The next basic principle of trading is to develop one’s process and follow that process in a consistent manner. Since there is a lot of commotion around the markets all the time, it is enticing to take the easy way out by following the chatter. This however is the worst way of blowing up a trading account. 

 

It is essential for a trader to have a process in place that personifies his/ her way of thinking. 

 

For example: A person who is of a contrarian mindset will most definitely not benefit from a trade that goes along with the trend no matter how successful the trade may be otherwise. He would rather perform better in reversal trades such as the pull back trades from critical points, harmonic trades and trades that capitalize on overbought and oversold zones.

 

(Must read: What is fundamental analysis?)

 

 

  1. TAKE SELECTIVE TRADES:

 

One of the biggest issues that needs to be addressed better sooner than letter is the problem of overtrading. It is presented by a compulsive desire to trade, specially in situations involving deep emotions. Emotions play a huge role in trading, it is up to a successful trader to channel these emotions in a positive manner in his/ her journey. 

 

Overtrading is usually associated with fear of missing out (FOMO) when in green and revenge trading when in read and when trading with such deep emotion, a trader is almost certainly not able to follow his/ her process, all in an attempt to somehow outperform the markets by acting emotionally. 

 

Essentially overtrading is not necessarily a bad thing, people could overtrade and make a lot more money since they are putting in more effort, but this is never the case since in practice,overtrading refers to the trading that is not necessary and if avoided will be much more beneficial than actually trading. 

 

The lesser the number of times a trader touches the markets or actually places trading orders (in his/her own preferred time frame), the better he/ she will perform in the longer term. As thrilling as trading might sound, essentially the whole game is to capitalize in the longer term and that is where selective trades help one reach.

 

Selectivity is obtained from one’s process. There would be certain stocks or other instruments that at a certain point of time would provide you with the best possible setup in accordance with your process. That is the best time to trade.

 

(Suggested blog: Types of financial risks)

 

 

  1. HAVE A DECENT POSITION SIZE: 

 

Once a decent trading process is owned and good quality setups are learned to be identified. The first and foremost step in the execution part is to decide a position size based on a trader’s risk appetite. 

 

Usually, it is considered to be a good practice to risk not more than one to two percent of one’s capital in a single trade and not more than five percent on a single trading day. 

 

Since, actually trading is speculating and there will almost certainly be instances where one is terribly wrong, extremely emotional and just stuck in front of one’s terminal. 

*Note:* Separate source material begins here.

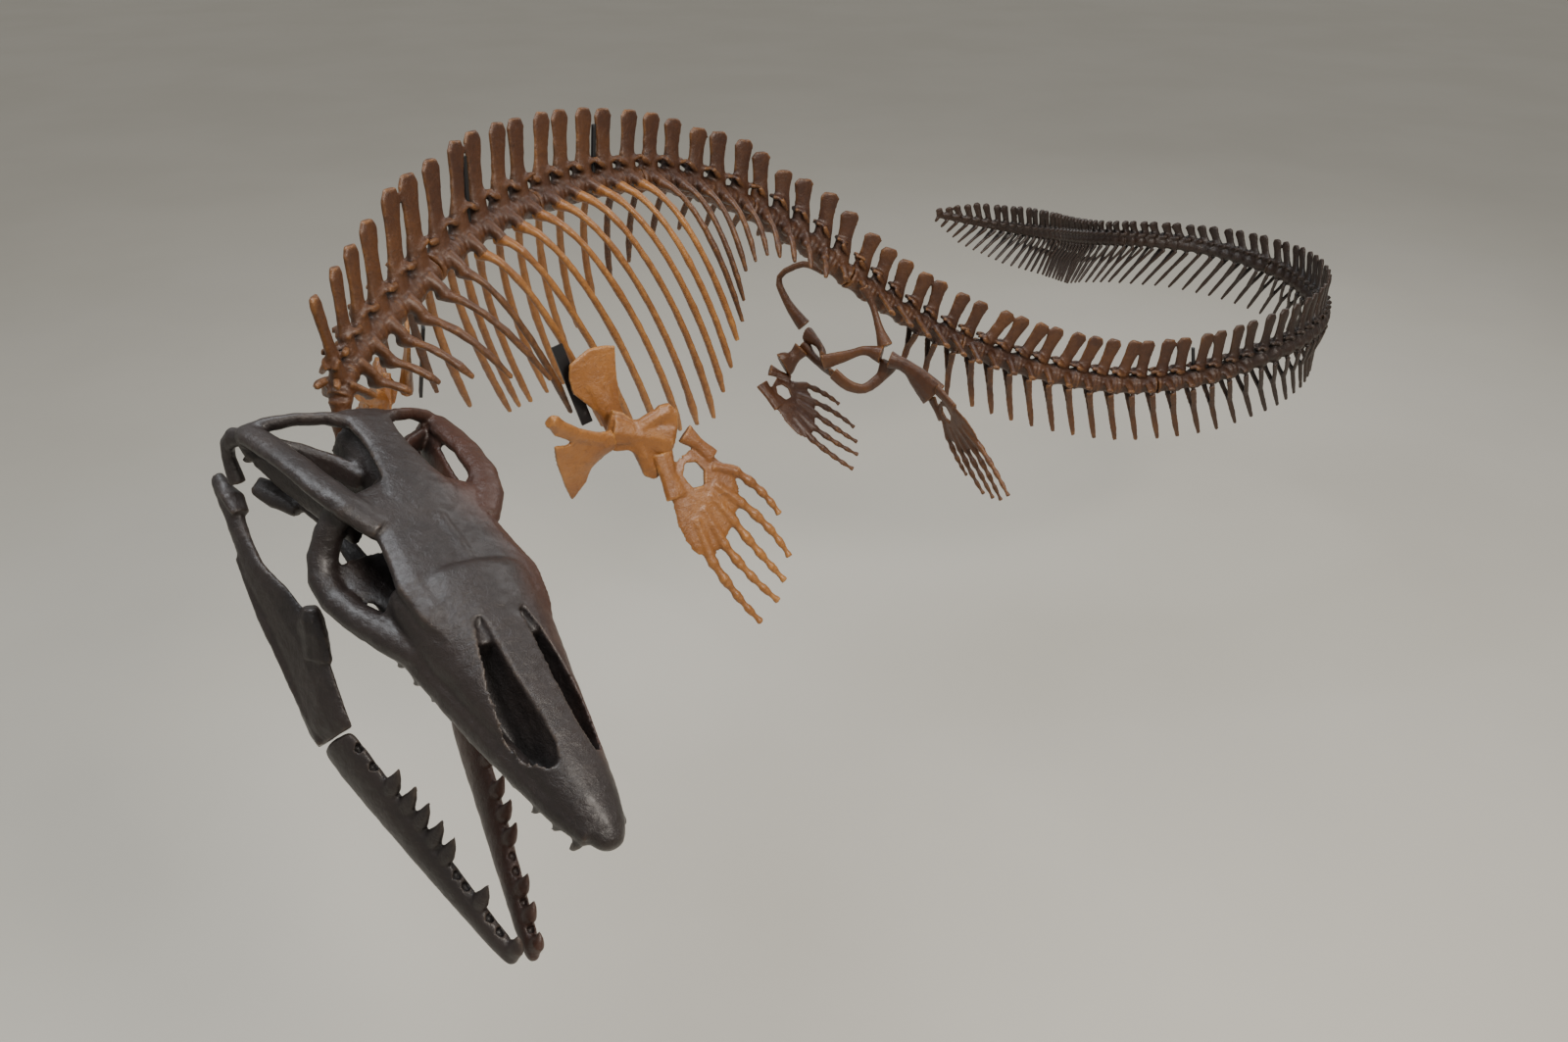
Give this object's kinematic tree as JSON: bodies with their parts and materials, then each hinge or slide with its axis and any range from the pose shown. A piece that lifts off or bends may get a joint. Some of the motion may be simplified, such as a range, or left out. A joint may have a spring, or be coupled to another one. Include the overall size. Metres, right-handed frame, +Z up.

In such instances, having a decent position size will not only avoid a lot of regret later on, but also will substantially reduce the otherwise vast amount of overflowing emotions. 

 

 

  1. ALWAYS PUT A STOP LOSS: 

 

Once a decent position size indicative of a trader’s risk appetite is established, it is important to determine a predefined stop loss and have an exact quantitative measure of the risk being taken in a particular trade. 

 

Risk management is one of the most important aspects of participating in the financial markets, if not the most important. A trader who is able to manage his/ her risk consistently will most definitely be successful in the longer term because he/she critically evaluates his/ her risk prior to the entry and thus, prepares his/ her mindset prior to the whole emotional experience of trading. 

 

A good practice could be to mentally accept the loss beforehand and only move only in a way as to reduce that loss. If done, this can prove to be splendid.

 

 

  1. RIDE WINNERS, CUT LOSERS: 

 

The most cliche principle might be to ride winners and cut losers. No matter how beautiful the process, it is impossible for any market participant to be right all the time. That is where riding the winners and cutting the losers comes in. 

 

The most acquired aspect of any great trader/ investor is that they are able to get out of their losing trades quickly and build up on their winning trades eventually. 

 

It is important to ride the winner so as to afford the losers because there always will be losers. 

 

“Winners are not afraid of losing. But losers are. Failure is part of the process of success. People who avoid failure also avoid success.” -Robert T. Kiyosaki

 

Once armed with an armory of proper trading system, selective trades, decent position sizing and a mandatory stop loss, a trader just needs to optimize his/ her execution technique so as to maximize the profits and minimize the losses and come out of his/ her trading journey in a profitable manner. 

 

After all, a trader or an investor is there in the markets, not to prove himself/ herself right, not to get high off trading, not to accept it as an escape, not to feed his/her ego but to make money and that is where a solid trading process with essential trading principles is viably able to take an enterprising trader.

 

(Must read: Introduction to investment banking)

 

 

Final Note

 

This blog provides a holistic list of trading principles that if incorporated as part of the trading or investing routine will provide success.

 

These are the same principles applied and mastered by the best traders and investors of all time. Between them and a trader struggling to make it there is only a wall separated by these principles.

 

The process for all the greatest traders and investors is similar to that of a struggling trader. The only thing separating the two is that the successful traders are able to follow their rigorous process along with an almost absolute level of commitment, courage and dedication.